One reason I like the benchmark feature is that it takes average for age into account. It also breaks these numbers down separately for awake/restless, deep, REM, and light, I find that much more useful, constructive, and encouraging.
The changes are unnecessary and serve no purpose on sleep recording. Over a week or, in my case, a specific period of time, the points system bears no relevance to real time, Surely users require a cumulative time overview not a points system. Please return this to original or at least give users a choice. Ever since the update that completely revamped the dashboard (unnecessarily) the changes being made make the device less user friendly and of much less appeal.
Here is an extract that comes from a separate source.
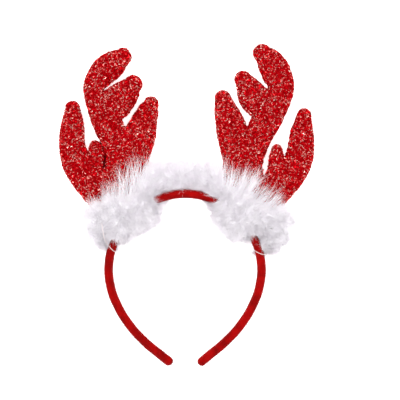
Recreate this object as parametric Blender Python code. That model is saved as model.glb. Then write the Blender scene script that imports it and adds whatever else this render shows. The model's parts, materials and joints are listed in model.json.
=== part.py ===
"""Reindeer antler headband: a covered hoop, two stuffed antlers and a fur strip.

It lies on its back: +X to the right in the front view, +Y up the antlers, +Z out of the front.
The pieces are drawn about the centre of the hoop's crown arc, with the hoop flat in XY, and an empty
then tips them until the hoop's tips and the fur stand on z = 0.
"""

import math
import random

import bmesh
import bpy
from mathutils import Vector, kdtree
from mathutils.geometry import delaunay_2d_cdt

MM = 0.001
GAP = 0.4 * MM  # clearance between two pieces that touch
SHARP_ANGLE = math.radians(40.0)  # edges that bend more than this are shaded sharp

# The hoop: one bar, bent through two arcs and a straight toe on each side. The right side is sprung out a
# little more than the left one.
CROWN_RADIUS = 61.5 * MM
CROWN_SWEEP = math.radians(114.0)
CHEEK_RADIUS = 101.5 * MM
CHEEK_SWEEP = {-1: math.radians(28.0), 1: math.radians(27.0)}  # by side: left, right
TOE_LENGTH = 19.4 * MM  # of the left side
BAND_THICKNESS = 6.4 * MM
BAND_DEPTH = 10.0 * MM
BAND_STEP = 4.6 * MM
TIP_LENGTH = 3.5 * MM  # the stretch in which a tip rounds off
TIP_STEPS = 4
TIP_BLUNT = 0.25  # what is left of the section at the very end
TWIST_ANGLE = math.radians(24.0)  # of the left leg, from here to its tip
TWIST_LENGTH = 70.0 * MM

# The bar's section, as shares of half the thickness (out of the hoop) and half the depth (to the front).
BAND_SECTION = (
    # outward, forward
    (1.00, 0.00),
    (0.90, 0.50),
    (0.55, 0.87),
    (0.00, 1.00),
    (-0.60, 0.88),
    (-1.00, 0.50),
    (-1.00, -0.50),
    (-0.60, -0.88),
    (0.00, -1.00),
    (0.55, -0.87),
    (0.90, -0.50),
)

# The antlers are pillows: two fabric panels sewn along the outline and stuffed.
PILLOW_THICKNESS = 8.6 * MM
SEAM_THICKNESS = 1.6 * MM
SHOULDER = 8.0 * MM  # how far in from the seam the pillow reaches its full thickness
OUTLINE_STEP = 3.0 * MM
FILL_STEP = 4.8 * MM
FILL_MARGIN = 2.4 * MM  # between the outline and the first points inside it
FILL_ROW_PITCH = math.sqrt(3) / 2  # of one step, so that the rows make even triangles
SHORTEST_EDGE = 0.5 * MM
MERGE_DISTANCE = 1e-7  # points of the outlines closer than this are one
TINE_TIP_SIDES = 6
CROWN_DISC_SIDES = 96
CROWN_DISC_DEPTH = 34.0 * MM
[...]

If you wish to make changes at least offer a preview before upgrade ( o
I agree wholeheartedly with the many people who have already most eloquently expressed my exact thoughts and would like to add for the sake of perspective:
Think how this would look if you added it to any of the other logging options, such as calories or weight.
Health awareness is extremely emotionally charged for many people and I resent being told I "failed" at sleep. Please either take this unnecessary judgement away or let us turn it off.
I came here to suggest this too. I think making it optional would be great, or the ability to toggle between score and hours slept so people can get the information they need. A score does nothing for me, gamifying my sleep is pointless when I have no chance of improving it any time soon with 2 kids. But knowing my average hours slept is a really helpful piece of information I'd been enjoying in the app since I got my Fitbit.
Thanks kb000; it was a good try. If they aren't going to make it optional or turn-offable, I'm going to look at swapping to something else. Just find the idea of scoring sleep so offensive!
Agreed, all these non-standard things in general must be optional. The sleep score is evaluating a five-hour sleep as "fair" which is insane. It's unhealthy, dangerous, biased, uninformed, misleading, not backed up by anything. I'm a psychiatrist and i deal with this sort of thing; there are many studies i'm involved with that track sleep and i'm quite convinced there's no evidence anywhere that less than 4 complete cycles is adequate for anyone but a small small minority. There's no point in dumbing down information based on non-clinical evidence. The number means nothing. We can't reduce the data down to a single number in clinical studies. Fitbit certainly can't do that. Very annoying, and also irresponsible.